### PROBLEM REQUIREMENTS
Extract exactly the run of lines starting at the line that holds "upright = Vector(0, 0, 1)" and ending at the line that holds "imported = [obj", both included.

### SOURCE MATERIAL
****************************************
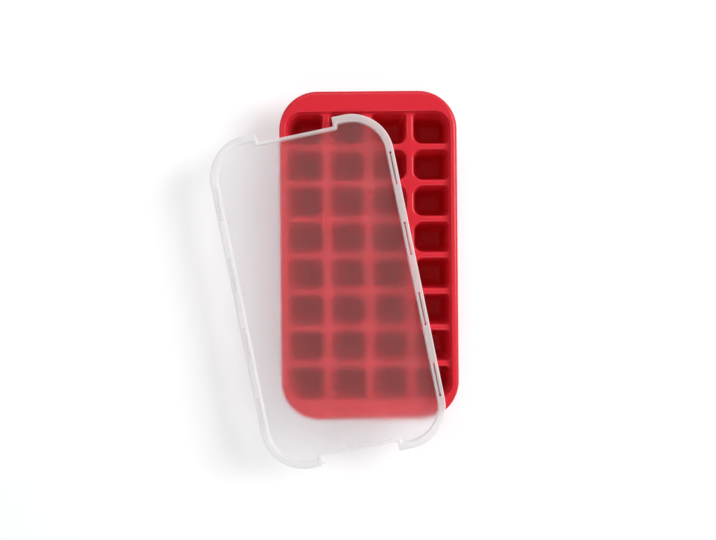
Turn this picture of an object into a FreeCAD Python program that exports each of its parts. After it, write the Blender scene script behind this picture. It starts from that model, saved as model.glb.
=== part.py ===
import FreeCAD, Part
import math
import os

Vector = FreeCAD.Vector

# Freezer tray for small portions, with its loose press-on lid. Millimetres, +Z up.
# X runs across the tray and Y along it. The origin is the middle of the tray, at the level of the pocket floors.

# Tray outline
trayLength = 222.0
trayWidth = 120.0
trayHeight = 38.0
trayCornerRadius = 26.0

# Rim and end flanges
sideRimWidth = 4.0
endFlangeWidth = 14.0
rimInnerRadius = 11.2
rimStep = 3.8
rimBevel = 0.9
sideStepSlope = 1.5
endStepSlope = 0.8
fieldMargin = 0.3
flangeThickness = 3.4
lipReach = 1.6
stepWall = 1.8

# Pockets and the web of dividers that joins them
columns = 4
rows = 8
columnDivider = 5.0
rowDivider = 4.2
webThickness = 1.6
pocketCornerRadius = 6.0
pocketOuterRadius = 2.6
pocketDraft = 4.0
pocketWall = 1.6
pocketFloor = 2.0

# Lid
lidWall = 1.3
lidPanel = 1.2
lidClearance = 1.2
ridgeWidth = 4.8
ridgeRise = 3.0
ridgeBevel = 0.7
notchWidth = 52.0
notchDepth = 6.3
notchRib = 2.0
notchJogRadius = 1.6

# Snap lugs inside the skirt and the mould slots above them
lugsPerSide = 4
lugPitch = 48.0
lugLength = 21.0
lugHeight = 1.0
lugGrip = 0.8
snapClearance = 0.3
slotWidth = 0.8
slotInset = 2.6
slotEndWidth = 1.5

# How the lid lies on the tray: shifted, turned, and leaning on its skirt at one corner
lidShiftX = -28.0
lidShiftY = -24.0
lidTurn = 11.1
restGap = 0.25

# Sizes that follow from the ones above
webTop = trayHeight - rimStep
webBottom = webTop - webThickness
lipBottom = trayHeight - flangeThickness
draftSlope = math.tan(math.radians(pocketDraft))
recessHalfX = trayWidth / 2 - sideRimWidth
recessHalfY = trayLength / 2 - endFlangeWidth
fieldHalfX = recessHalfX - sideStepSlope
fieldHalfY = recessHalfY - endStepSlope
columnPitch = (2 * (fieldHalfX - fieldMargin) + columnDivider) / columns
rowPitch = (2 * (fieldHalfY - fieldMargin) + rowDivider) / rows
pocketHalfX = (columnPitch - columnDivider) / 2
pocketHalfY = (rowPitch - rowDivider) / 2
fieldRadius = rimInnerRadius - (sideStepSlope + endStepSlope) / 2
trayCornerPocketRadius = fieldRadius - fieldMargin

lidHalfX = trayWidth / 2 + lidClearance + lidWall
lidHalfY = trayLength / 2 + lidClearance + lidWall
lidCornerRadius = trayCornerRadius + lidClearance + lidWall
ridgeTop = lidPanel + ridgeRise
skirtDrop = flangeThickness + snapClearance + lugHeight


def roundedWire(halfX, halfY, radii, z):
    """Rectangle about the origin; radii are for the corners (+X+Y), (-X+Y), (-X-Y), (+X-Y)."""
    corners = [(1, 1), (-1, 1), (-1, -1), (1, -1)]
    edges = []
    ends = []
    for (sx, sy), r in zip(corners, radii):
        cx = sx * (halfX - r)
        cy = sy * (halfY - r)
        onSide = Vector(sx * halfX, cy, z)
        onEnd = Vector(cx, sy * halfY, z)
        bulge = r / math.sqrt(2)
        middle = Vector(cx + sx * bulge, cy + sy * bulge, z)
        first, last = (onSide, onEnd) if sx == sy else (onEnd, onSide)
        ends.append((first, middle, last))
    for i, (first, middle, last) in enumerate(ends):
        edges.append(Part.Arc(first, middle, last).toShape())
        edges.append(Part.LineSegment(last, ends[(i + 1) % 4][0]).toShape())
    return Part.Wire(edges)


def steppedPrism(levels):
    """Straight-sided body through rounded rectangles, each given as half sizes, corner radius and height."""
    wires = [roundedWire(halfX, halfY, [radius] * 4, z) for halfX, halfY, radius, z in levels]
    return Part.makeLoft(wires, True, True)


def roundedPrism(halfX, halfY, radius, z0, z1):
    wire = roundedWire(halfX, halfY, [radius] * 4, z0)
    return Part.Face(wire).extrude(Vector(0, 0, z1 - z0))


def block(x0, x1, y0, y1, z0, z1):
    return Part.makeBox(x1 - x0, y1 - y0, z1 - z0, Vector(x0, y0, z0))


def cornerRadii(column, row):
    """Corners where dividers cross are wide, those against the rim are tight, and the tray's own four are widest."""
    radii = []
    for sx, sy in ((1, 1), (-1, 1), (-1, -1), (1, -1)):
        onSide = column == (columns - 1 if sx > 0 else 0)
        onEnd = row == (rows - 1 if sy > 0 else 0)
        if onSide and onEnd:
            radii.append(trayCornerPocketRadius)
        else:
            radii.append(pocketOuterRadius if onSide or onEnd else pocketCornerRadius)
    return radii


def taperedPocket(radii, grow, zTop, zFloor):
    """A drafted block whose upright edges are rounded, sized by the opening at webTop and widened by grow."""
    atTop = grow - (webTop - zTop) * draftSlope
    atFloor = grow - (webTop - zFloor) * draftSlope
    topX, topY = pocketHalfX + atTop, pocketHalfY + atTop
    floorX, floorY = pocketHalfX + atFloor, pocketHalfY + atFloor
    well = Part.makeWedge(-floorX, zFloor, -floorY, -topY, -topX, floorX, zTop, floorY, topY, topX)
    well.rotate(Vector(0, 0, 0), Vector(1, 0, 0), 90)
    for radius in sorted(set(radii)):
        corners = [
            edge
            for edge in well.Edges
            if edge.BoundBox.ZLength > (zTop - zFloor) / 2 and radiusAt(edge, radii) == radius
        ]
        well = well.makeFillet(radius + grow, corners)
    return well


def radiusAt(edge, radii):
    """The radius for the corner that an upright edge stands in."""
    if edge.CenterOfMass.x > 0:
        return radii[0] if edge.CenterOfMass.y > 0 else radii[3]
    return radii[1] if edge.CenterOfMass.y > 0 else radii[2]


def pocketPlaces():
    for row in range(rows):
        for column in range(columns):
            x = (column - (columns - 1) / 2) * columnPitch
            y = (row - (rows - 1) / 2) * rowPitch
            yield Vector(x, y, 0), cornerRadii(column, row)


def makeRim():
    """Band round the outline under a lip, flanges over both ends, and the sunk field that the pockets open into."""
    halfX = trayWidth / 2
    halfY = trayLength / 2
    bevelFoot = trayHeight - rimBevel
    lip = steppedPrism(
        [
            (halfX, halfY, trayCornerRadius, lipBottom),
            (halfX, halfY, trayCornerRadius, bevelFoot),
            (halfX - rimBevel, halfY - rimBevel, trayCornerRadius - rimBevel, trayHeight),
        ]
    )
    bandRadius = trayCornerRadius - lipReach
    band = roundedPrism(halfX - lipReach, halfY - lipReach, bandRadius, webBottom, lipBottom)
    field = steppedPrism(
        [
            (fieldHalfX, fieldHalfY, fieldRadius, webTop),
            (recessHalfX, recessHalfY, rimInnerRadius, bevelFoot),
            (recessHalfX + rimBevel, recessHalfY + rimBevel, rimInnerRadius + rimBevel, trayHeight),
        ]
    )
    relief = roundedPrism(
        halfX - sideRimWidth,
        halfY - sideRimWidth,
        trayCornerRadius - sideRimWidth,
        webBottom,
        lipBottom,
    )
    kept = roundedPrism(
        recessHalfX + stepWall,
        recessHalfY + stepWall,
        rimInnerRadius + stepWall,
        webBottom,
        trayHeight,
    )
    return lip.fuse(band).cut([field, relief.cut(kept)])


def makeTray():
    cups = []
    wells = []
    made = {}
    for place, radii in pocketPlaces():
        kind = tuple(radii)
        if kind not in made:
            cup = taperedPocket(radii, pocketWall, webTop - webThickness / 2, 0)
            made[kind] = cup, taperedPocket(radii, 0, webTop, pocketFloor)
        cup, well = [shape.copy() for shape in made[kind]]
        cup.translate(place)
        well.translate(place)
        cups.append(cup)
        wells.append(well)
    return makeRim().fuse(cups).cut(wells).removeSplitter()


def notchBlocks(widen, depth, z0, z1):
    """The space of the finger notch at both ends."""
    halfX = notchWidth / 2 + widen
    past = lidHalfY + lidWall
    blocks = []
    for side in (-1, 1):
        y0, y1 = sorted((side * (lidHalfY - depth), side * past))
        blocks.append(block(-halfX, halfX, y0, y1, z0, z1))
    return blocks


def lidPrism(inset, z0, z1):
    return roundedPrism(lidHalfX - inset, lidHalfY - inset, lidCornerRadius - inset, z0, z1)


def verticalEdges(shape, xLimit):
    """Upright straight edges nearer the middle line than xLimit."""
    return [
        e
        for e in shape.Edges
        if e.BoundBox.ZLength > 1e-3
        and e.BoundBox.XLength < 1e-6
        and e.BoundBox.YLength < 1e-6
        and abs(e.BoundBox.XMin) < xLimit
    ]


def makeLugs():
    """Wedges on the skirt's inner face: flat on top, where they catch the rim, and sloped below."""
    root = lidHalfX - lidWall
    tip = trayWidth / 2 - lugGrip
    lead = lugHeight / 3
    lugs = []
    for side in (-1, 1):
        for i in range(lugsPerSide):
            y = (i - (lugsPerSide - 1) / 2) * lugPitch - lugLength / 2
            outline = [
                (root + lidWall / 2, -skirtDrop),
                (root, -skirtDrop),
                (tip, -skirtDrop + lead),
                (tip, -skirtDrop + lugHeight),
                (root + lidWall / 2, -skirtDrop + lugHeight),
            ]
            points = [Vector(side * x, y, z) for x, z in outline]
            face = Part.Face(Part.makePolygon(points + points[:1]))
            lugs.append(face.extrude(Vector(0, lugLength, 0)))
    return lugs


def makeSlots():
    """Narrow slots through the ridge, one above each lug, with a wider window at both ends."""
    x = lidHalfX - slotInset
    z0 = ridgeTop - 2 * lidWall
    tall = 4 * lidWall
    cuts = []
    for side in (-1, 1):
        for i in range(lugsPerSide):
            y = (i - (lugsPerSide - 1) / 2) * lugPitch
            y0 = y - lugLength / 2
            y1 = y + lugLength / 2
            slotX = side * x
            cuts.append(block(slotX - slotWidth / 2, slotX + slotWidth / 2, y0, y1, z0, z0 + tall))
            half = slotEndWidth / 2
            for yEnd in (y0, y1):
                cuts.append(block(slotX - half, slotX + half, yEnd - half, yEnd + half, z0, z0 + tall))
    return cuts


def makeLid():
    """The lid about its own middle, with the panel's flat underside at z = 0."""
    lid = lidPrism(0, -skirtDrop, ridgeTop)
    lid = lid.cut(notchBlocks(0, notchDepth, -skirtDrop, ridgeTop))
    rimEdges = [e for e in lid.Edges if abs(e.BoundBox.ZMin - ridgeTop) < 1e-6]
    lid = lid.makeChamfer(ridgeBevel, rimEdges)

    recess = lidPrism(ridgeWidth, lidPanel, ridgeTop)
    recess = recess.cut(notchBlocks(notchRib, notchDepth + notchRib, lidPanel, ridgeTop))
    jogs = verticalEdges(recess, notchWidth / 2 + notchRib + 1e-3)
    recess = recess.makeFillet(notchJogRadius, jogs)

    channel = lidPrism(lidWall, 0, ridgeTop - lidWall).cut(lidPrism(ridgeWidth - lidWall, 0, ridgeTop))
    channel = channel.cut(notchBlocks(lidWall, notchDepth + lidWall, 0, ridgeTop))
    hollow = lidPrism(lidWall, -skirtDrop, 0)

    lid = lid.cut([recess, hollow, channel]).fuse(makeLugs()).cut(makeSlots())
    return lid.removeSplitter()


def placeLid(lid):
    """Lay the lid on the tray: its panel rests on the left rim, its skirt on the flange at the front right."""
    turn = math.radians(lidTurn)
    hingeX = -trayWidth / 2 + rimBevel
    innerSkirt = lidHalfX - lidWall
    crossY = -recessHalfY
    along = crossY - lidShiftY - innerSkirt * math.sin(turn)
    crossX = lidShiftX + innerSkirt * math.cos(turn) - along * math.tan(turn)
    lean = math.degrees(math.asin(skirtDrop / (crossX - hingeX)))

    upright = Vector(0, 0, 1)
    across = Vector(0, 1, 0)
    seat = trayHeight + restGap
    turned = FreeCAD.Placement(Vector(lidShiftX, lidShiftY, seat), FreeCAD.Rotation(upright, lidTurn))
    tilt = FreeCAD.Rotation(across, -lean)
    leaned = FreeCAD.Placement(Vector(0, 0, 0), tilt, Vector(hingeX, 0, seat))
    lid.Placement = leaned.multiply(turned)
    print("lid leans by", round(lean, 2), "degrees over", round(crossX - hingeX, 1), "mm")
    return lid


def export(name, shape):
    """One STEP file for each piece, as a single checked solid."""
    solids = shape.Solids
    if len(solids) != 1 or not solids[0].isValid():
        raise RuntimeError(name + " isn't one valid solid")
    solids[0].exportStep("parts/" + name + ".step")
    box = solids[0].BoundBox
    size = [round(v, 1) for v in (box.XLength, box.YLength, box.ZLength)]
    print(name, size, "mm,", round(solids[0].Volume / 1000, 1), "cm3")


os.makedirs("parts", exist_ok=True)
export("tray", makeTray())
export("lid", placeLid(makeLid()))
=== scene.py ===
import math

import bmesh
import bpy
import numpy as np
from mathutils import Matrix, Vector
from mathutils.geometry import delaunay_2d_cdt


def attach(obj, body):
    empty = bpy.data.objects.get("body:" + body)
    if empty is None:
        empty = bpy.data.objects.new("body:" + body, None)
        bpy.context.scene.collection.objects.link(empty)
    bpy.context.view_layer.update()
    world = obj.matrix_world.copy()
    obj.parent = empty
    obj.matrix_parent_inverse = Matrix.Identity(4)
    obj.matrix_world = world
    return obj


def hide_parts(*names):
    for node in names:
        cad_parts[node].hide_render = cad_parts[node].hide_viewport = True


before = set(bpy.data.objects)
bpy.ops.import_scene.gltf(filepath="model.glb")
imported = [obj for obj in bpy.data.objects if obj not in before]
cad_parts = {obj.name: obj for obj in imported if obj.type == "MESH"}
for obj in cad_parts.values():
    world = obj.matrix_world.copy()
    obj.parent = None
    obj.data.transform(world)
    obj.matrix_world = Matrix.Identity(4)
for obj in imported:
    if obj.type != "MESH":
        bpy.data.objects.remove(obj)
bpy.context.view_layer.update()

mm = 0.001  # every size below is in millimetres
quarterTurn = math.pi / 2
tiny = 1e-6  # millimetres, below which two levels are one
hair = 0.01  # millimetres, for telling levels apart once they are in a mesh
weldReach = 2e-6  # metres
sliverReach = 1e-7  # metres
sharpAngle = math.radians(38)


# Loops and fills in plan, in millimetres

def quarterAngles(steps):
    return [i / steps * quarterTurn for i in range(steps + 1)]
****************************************
### RESPONSE TO THIS EXERCISE
    upright = Vector(0, 0, 1)
    across = Vector(0, 1, 0)
    seat = trayHeight + restGap
    turned = FreeCAD.Placement(Vector(lidShiftX, lidShiftY, seat), FreeCAD.Rotation(upright, lidTurn))
    tilt = FreeCAD.Rotation(across, -lean)
    leaned = FreeCAD.Placement(Vector(0, 0, 0), tilt, Vector(hingeX, 0, seat))
    lid.Placement = leaned.multiply(turned)
    print("lid leans by", round(lean, 2), "degrees over", round(crossX - hingeX, 1), "mm")
    return lid


def export(name, shape):
    """One STEP file for each piece, as a single checked solid."""
    solids = shape.Solids
    if len(solids) != 1 or not solids[0].isValid():
        raise RuntimeError(name + " isn't one valid solid")
    solids[0].exportStep("parts/" + name + ".step")
    box = solids[0].BoundBox
    size = [round(v, 1) for v in (box.XLength, box.YLength, box.ZLength)]
    print(name, size, "mm,", round(solids[0].Volume / 1000, 1), "cm3")


os.makedirs("parts", exist_ok=True)
export("tray", makeTray())
export("lid", placeLid(makeLid()))
=== scene.py ===
import math

import bmesh
import bpy
import numpy as np
from mathutils import Matrix, Vector
from mathutils.geometry import delaunay_2d_cdt


def attach(obj, body):
    empty = bpy.data.objects.get("body:" + body)
    if empty is None:
        empty = bpy.data.objects.new("body:" + body, None)
        bpy.context.scene.collection.objects.link(empty)
    bpy.context.view_layer.update()
    world = obj.matrix_world.copy()
    obj.parent = empty
    obj.matrix_parent_inverse = Matrix.Identity(4)
    obj.matrix_world = world
    return obj


def hide_parts(*names):
    for node in names:
        cad_parts[node].hide_render = cad_parts[node].hide_viewport = True


before = set(bpy.data.objects)
bpy.ops.import_scene.gltf(filepath="model.glb")
imported = [obj for obj in bpy.data.objects if obj not in before]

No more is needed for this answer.